Démarré par une argumentation énergique contestant le rôle positif supposé de la colonisation, le Mouvement des Indigènes de la République revisite les concepts d’intégration ou d’antiracisme. Cet exercice de conquête de l’idéologie et du vocabulaire, n’est toutefois pas sans risque face à des adversaires roublards et déterminés et un public mal informé ou désabusé. En juin 2008, dans une grossière tentative de dénigrement, le très médiatique Alain Finkielkraut accuse Houria Bouteldja d’injure raciste. La jeune pasionaria serait coupable d’avoir qualifié les français de souche de « sous-chiens ». Le journal Marianne, Brice Hortefeux et un buzz Internet structuré appuieront la charge. L’accusation est pourtant totalement fausse puisque que la porte parole s’était juste fendue du
néologisme « souchien » qui est d’une cohérence grammaticale naturelle.

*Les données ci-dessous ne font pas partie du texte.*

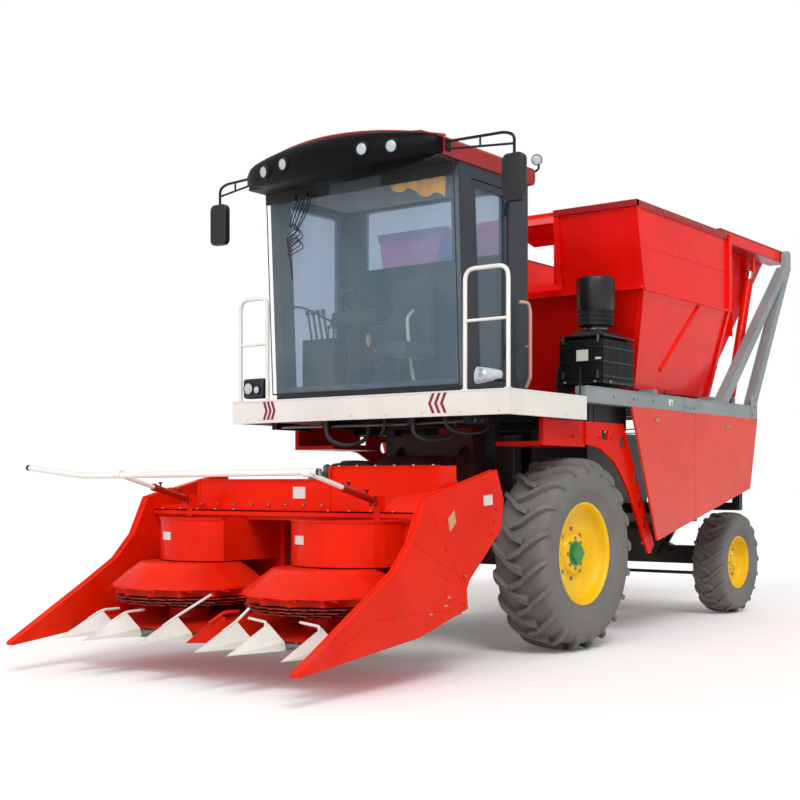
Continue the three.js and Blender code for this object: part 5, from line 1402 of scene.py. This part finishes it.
def makeBinTrim():
    look = binLook
    half, knee, top = look["half"], look["knee"], look["top"]
    lips, ribs, bolts = newShape(), newShape(), newShape()
    for hand in (1, -1):
        addSorted(lips, (hand * (half - 34), look["front"] - 10, top - 46),
                  (hand * (half + 12), look["rear"] + 6, top + 8))
        addSorted(lips, (hand * look["mouth"], look["front"] - 14, top - 40),
                  (hand * (half + 12), look["front"] + 26, top + 8))
        # folded corner up the front edge, and the flange at the knee
        addPlate(ribs, ((hand * (half + 6), look["front"] - 8, top),
                        (hand * (half - 60), look["front"] - 8, top),
                        (hand * (half - 60), look["frontKnee"] - 8, knee),
                        (hand * (half + 6), look["frontKnee"] - 8, knee)), (0, 7, 0))
        addPlate(ribs, ((hand * (half + 7), look["front"] - 4, top),
                        (hand * (half + 7), look["front"] + 56, top),
                        (hand * (half + 7), look["frontKnee"] + 56, knee),
                        (hand * (half + 7), look["frontKnee"] - 4, knee)), (-hand * 7, 0, 0))
        addSorted(ribs, (hand * (half - 6), look["frontKnee"] - 20, knee - 10),
                  (hand * (half + 22), look["rear"], knee + 10))
        addPlate(ribs, ((hand * (half + 2), look["frontKnee"], knee - 8),
                        (hand * (half - 50), look["frontKnee"] - 3, knee - 8),
                        (hand * (look["bottomHalf"] - 50), look["bottomFront"] - 3, look["bottom"]),
                        (hand * (look["bottomHalf"] + 4), look["bottomFront"], look["bottom"])), (0, -6, 0))
        addRod(ribs, (hand * (half - 1), 1835, knee - 22), (hand * 1092, 1420, 2162), 15, 6)
        addSorted(ribs, (hand * (half - 10), look["rear"] - 44, knee - 10),
                  (hand * (half + 26), look["rear"] + 4, top))
        addPlate(ribs, ((hand * (half + 2), look["rear"] - 40, knee), (hand * (half + 2), look["rear"], knee),
                        (hand * (look["bottomHalf"] + 12), look["rear"], look["bottom"]),
                        (hand * (look["bottomHalf"] + 12), look["rear"] - 40, look["bottom"])),
                 (hand * 16, 0, 0))
        addRod(ribs, (hand * (half + 1), look["front"] + 120, 3085),
               (hand * (half + 1), look["rear"] - 50, 3085), 4, 6)
        addSorted(ribs, (hand * (look["mouth"] + 4), look["front"] - 6, 2830),
                  (hand * (look["mouth"] + 44), look["front"] + 26, top - 30))
        for y in (2700, 3050, 3400):
            low = look["bottom"] + 60 + (y - look["rear"]) * 0.93
            addSorted(ribs, (hand * (look["tailHalf"] - 4), y, min(low, 3260)),
                      (hand * (look["tailHalf"] + 36), y + 34, 3372))
        addBolts(bolts, (hand * (half + 14), 900, top - 16), (hand * (half + 14), 2350, top - 16), 7,
                 (hand, 0, 0), 8)
        addBolts(bolts, (hand * (half + 8), 2440, 2800), (hand * (half + 27), 2440, 3360), 5, (hand, 0, 0), 9)
    addBox(ribs, (-look["half"], look["frontKnee"] - 62, knee - 2),
           (look["half"], look["frontKnee"] - 54, knee + 30))
    finishPiece(lips, "bin_lips", "roofRed", "bin")
    finishPiece(ribs, "bin_ribs", "binRed", "bin")
    finishPiece(bolts, "bin_bolts", "zinc", "bin")
    tail = newShape()
    for hand in (1, -1):
        addSorted(tail, (hand * 1028, 2436, 3372), (hand * 1190, 3990, 3384))
        addSorted(tail, (hand * 1028, 2436, 3476), (hand * 1190, 3990, 3486))
    finishPiece(tail, "bin_beam_flanges", "roofRed", "bin")
    hood = newShape()
    for y, z in ((860, 3440), (1150, 3520), (1500, 3545), (1850, 3530)):
        addBox(hood, (-look["mouth"] - 8, y - 12, z - 8), (look["mouth"] + 8, y + 12, z + 8))
    finishPiece(hood, "bin_hood_straps", "binRed", "bin")


makeBinTrim()

# side panels, fenders, beams and struts
bodyLook = dict(panelX=1250, seam=1760, beamX=1250, fenderX=1169)


def makeBodyTrim():
    look = bodyLook
    seams, bolts, beams, blank, fenderTrim = (newShape() for _ in range(5))
    for hand in (1, -1):
        x = hand * look["panelX"]
        corners = ((610, 1822), (3120, 1822), (2950, 1190), (1050, 780))
        for first, second in zip(corners, corners[1:] + corners[:1]):
            addRod(seams, (x - hand * 4, *first), (x - hand * 4, *second), 6, 8)
        addRod(seams, (x, look["seam"], 1815), (x, look["seam"], 938), 3, 6)
        addBolts(bolts, (x, 700, 1792), (x, 3050, 1792), 9, (hand, 0, 0), 7)
        addBolts(bolts, (x, 1120, 830), (x, 2860, 1208), 6, (hand, 0, 0), 7)
        for y in (1000, 2400):
            addSorted(bolts, (x, y, 1720), (x + hand * 8, y + 70, 1744))
        beamX = hand * look["beamX"]
        addSorted(beams, (beamX, 1540, 1822), (beamX + hand * 6, 1760, 1940))
        addSorted(beams, (beamX, -118, 1934), (beamX + hand * 4, 3098, 1942))
        addBolts(bolts, (beamX + hand * 6, 1570, 1860), (beamX + hand * 6, 1730, 1860), 3, (hand, 0, 0), 10)
        addBolts(bolts, (beamX, 300, 1880), (beamX, 1300, 1880), 4, (hand, 0, 0), 9)
        addSorted(beams, (beamX, 2960, 1824), (beamX + hand * 8, 3100, 2040))
        addBolts(bolts, (beamX + hand * 8, 2990, 1860), (beamX + hand * 8, 3070, 2000), 3, (hand, 0, 0), 11)
        fenderX = hand * look["fenderX"]
        addBolts(fenderTrim, (fenderX, -160, 1570), (fenderX, 420, 1575), 4, (hand, 0, 0), 9)
        addBolts(fenderTrim, (fenderX, 760, 1180), (fenderX, 930, 760), 3, (hand, 0, 0), 9)
    addPlate(blank, ((1251.5, 1250, 1862), (1251.5, 1330, 1862), (1251.5, 1330, 1912), (1251.5, 1250, 1912)),
             (-3, 0, 0))
    # the seams take the side panels' paler red, a painted sky reflection
    finishPiece(seams, "side_panel_edges", "paintedReflectionPanelRed", "chassis")
    finishPiece(bolts, "side_bolts", "zinc", "chassis")
    finishPiece(beams, "bin_frame_plates", "grey", "chassis")
    finishPiece(blank, "beam_blank_plate", "label", "chassis")
    finishPiece(fenderTrim, "fender_bolts", "red", "chassis")


makeBodyTrim()

# under the platform, at the engine and at the back
underLook = dict(grilleBars=17, grilleLow=1150, grillePitch=38, grilleHalf=330,
                 spoutJoints=(2120, 2620, 2990),
                 bracketsX=(-900, -400, 380, 860), tailLampX=420,
                 # radius and path; both ends of every hose are inside the deck
                 hoses=((16, ((-360, -1120, 1813), (-356, -1130, 1560), (-230, -1080, 1500),
                              (-110, -960, 1540), (-90, -930, 1813))),
                        (14, ((420, -1100, 1813), (428, -1125, 1570), (500, -1060, 1530),
                              (550, -800, 1560), (560, -760, 1813))),
                        (12, ((700, -1120, 1813), (708, -1135, 1610), (790, -1000, 1570),
                              (815, -760, 1600), (820, -720, 1813))),
                        (12, ((160, -1080, 1813), (154, -1100, 1610), (60, -1020, 1580),
                              (-20, -840, 1610), (-40, -800, 1813)))),
                 pipes=((11, ((900, -1050, 1660), (300, -1050, 1650), (-900, -1050, 1660))),
                        (8, ((900, -960, 1664), (200, -960, 1650), (-900, -960, 1664)))))


def makeUnderside():
    look = underLook
    hoses, steel, spoutTrim, rear, lamps, dark = (newShape() for _ in range(6))
    for radius, path in look["hoses"]:
        addPipe(hoses, path, radius, 10, 80)
    for radius, path in look["pipes"]:
        addPipe(steel, path, radius, 8, 40)
    for x in look["bracketsX"]:
        addBox(dark, (x - 24, -1100, 1640), (x + 24, -700, 1690))
    finishPiece(hoses, "platform_hoses", "rubberHose", "chassis")
    finishPiece(steel, "platform_pipes", "steel", "chassis")
    finishPiece(dark, "platform_brackets", "black", "chassis")
    for level in look["spoutJoints"]:
        addBox(spoutTrim, (-172, 22, level), (172, 298, level + 26))
    finishPiece(spoutTrim, "spout_flanges", "binRed", "chassis")
    for index in range(look["grilleBars"]):
        z = look["grilleLow"] + index * look["grillePitch"]
        addBox(rear, (-look["grilleHalf"], 3112, z), (look["grilleHalf"], 3124, z + 10))
    for x in (-346, 330):
        addBox(rear, (x, 3106, 1130), (x + 16, 3130, 1800))
    finishPiece(rear, "radiator_grille", "black", "chassis")
    for hand in (1, -1):
        addTurned(lamps, [(0, 30), (30, 28), (42, 18), (44, 0), (0, 0)],
                  Vector((hand * look["tailLampX"], 3644, 985)), (0, 1, 0), 24)
    finishPiece(lamps, "tail_lamps", "stripe", "chassis")


makeUnderside()
print("body is fitted")

# floor
floorMesh = bpy.data.meshes.new("floor")
floorShape = bmesh.new()
bmesh.ops.create_grid(floorShape, x_segments=1, y_segments=1, size=studio["floorSize"])
floorShape.to_mesh(floorMesh)
floorShape.free()
floor = bpy.data.objects.new("floor", floorMesh)
floor.location = (0, 0, -studio["floorDepth"])
scene.collection.objects.link(floor)
floorMaterial, floorTree, floorShader = newMaterial("floorPaper")
floorShader.inputs["Base Color"].default_value = linear(studio["floorTint"])
floorShader.inputs["Roughness"].default_value = 0.9
floorShader.inputs["Emission Color"].default_value = (1, 1, 1, 1)
floorRays = floorTree.nodes.new("ShaderNodeLightPath")
floorTree.links.new(math(floorTree, "MULTIPLY", floorRays.outputs["Is Camera Ray"], 0.06),
                    floorShader.inputs["Emission Strength"])
floorMesh.materials.append(floorMaterial)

Quand d’anciens trotskistes devenus socialistes se métamorphosent en conservateurs radicaux et que la presse majoritairement progressiste s’aligne sur une droite décomplexée qui éclipse le Front National, alors le constat d’un changement de positionnement de l’élite s’impose. Les seules qualités de Yazid Sabeg, tout nouveau commissaire à la diversité et à l’égalité des chances, suffiront-elles à convertir le système ? L’annonce par Obama d’un déplacement du centre de gravité de la politique américaine changera-t-il la donne en France comme l’administration Bush l’avait provoqué ? Seuls les faits et le temps le diront. Echaudés par l’hostilité ou la frilosité des partis politiques et des organes institutionnels face aux revendications légitimes des immigrés des ex colonies, le MIR vient de franchir le pas de la compétition politique avec la création du PIR, Parti des Indigènes de la République. A travers cette structure « les indigènes de la république » comptent faire entendre leur voix et ambitionnent sans ambages des conquêtes électorales. Quelle sera la fortune de cette stratégie particulariste hors des sentiers balisés ? Bien malin qui pourrait répondre à cette question par ces temps d’incertitude.